FIG. 2C is a flow chart of an alternative prior art method 34 of operating a SDRAM controller in a variable length mode. The method 34 begins at operation 30 where the SDRAM is programmed in variable length mode. Then, an operation 36 optimizes the burst transfers for same bank transactions.
While the above methods 28 and 34 are adequately able to handle applications such as using DMA for a frame buffer or streaming data off of a disk drive system and buffering data into RAM, they are inefficient for applications where the length of the data bursts varies from short to long lengths. When the bursts vary between lengths, it becomes very difficult for the SDRAM to determine when to terminate the transaction.
Furthermore, methods 28 and 34 are also inefficient for applications that require the SDRAM to service multiple requesters. In such scenarios, prior art methods would only be able to handle one request at a time in same bank situations, forcing the other requests to wait, even as the SDRAM experiences idle cycles.
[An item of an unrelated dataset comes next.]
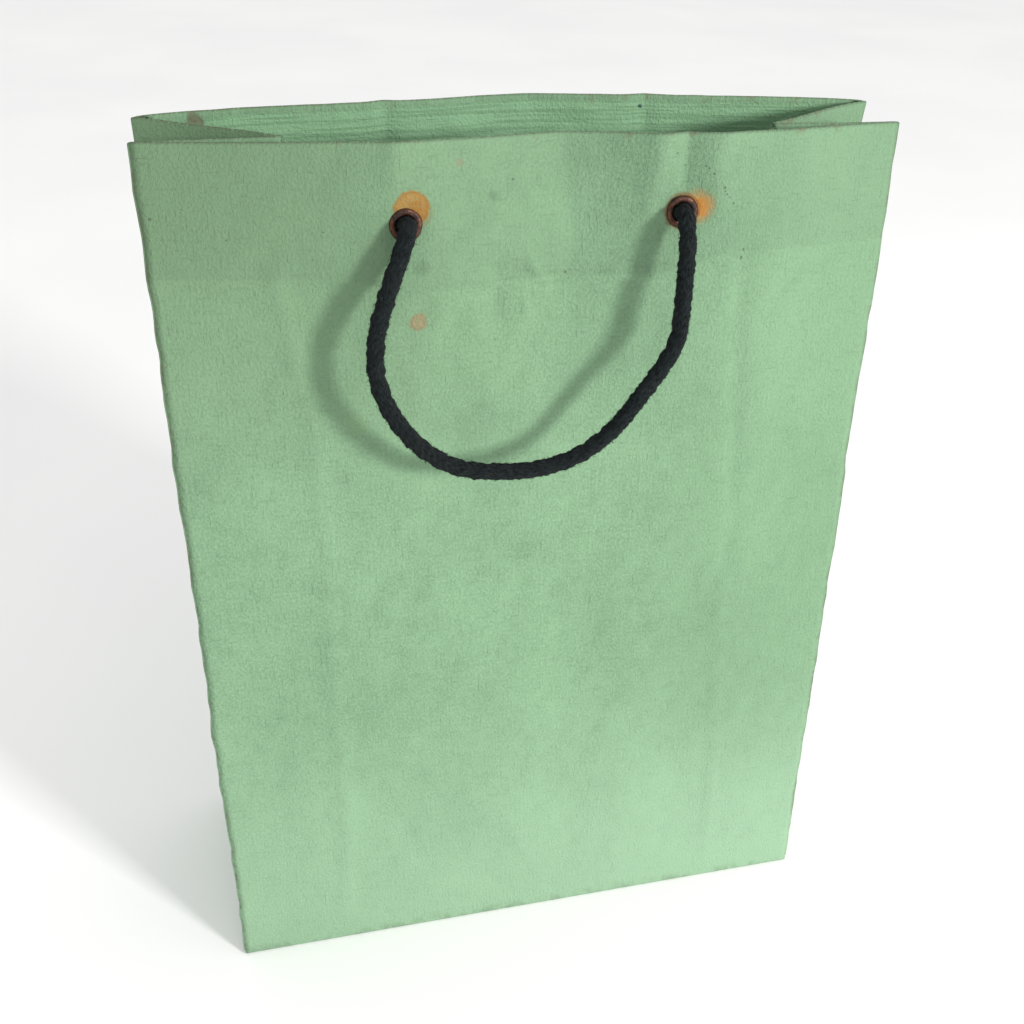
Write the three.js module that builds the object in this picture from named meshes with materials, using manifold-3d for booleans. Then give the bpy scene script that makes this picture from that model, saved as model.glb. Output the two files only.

In view of the foregoing, it is desirable to have methods and an apparatus that is able to optimizes the burst transfer lengths to requesters"" different characteristics, and at the same time allowing the data bus to change to a different transaction with minimal idle time on the bus.
The present invention fills these needs by providing methods and an apparatus providing techniques for optimizing the operation of a SDRAM for variable length data transfers. It should be appreciated that the present invention can be implemented in numerous ways, including as a process, an apparatus, a system, a device or a method. Several inventive embodiments of the present invention are described below.
Briefly, a SDRAM system includes a SDRAM having multiple banks of memory, a plurality of bank state machines associated the multiple banks of memory of the SDRAM, and a data control state machine. The data state machine is responsive to a memory request for a variable length data transfer with the SDRAM and as well as the bank state machines. The data control state machine determines the current state of a first bank of memory of the SDRAM. The current state may be either a read in progress, a write in progress, or idle. The data control state machine then handles the memory request with a different bank of memory RAM depending upon the current state of the first bank of memory.
In another embodiment of the present invention, a method for processing variable length data transfers in a SDRAM is disclosed. The method includes receiving a memory request for a variable length data transfer with a SDRAM having multiple banks of memory. A current state of a currently used bank of memory of the SDRAM is selected from the states of read in progress, write in progress, and idle. The memory request to a selected bank of memory is chosen and handled depending upon the current state of the SDRAM.
An advantage of the present invention is that it provides for efficient use of the memory banks of a SDRAM for multiple variable length memory requests. More specifically, the present invention allows the processing of multiple variable length memory requests by determining when each memory bank access will terminate. The present invention then maximizes use and reduces idle of the SDRAM memory banks by identifying a window of opportunity at which it is possible to overlap a second transaction with the current transaction and processing the second transaction before the current transaction terminates.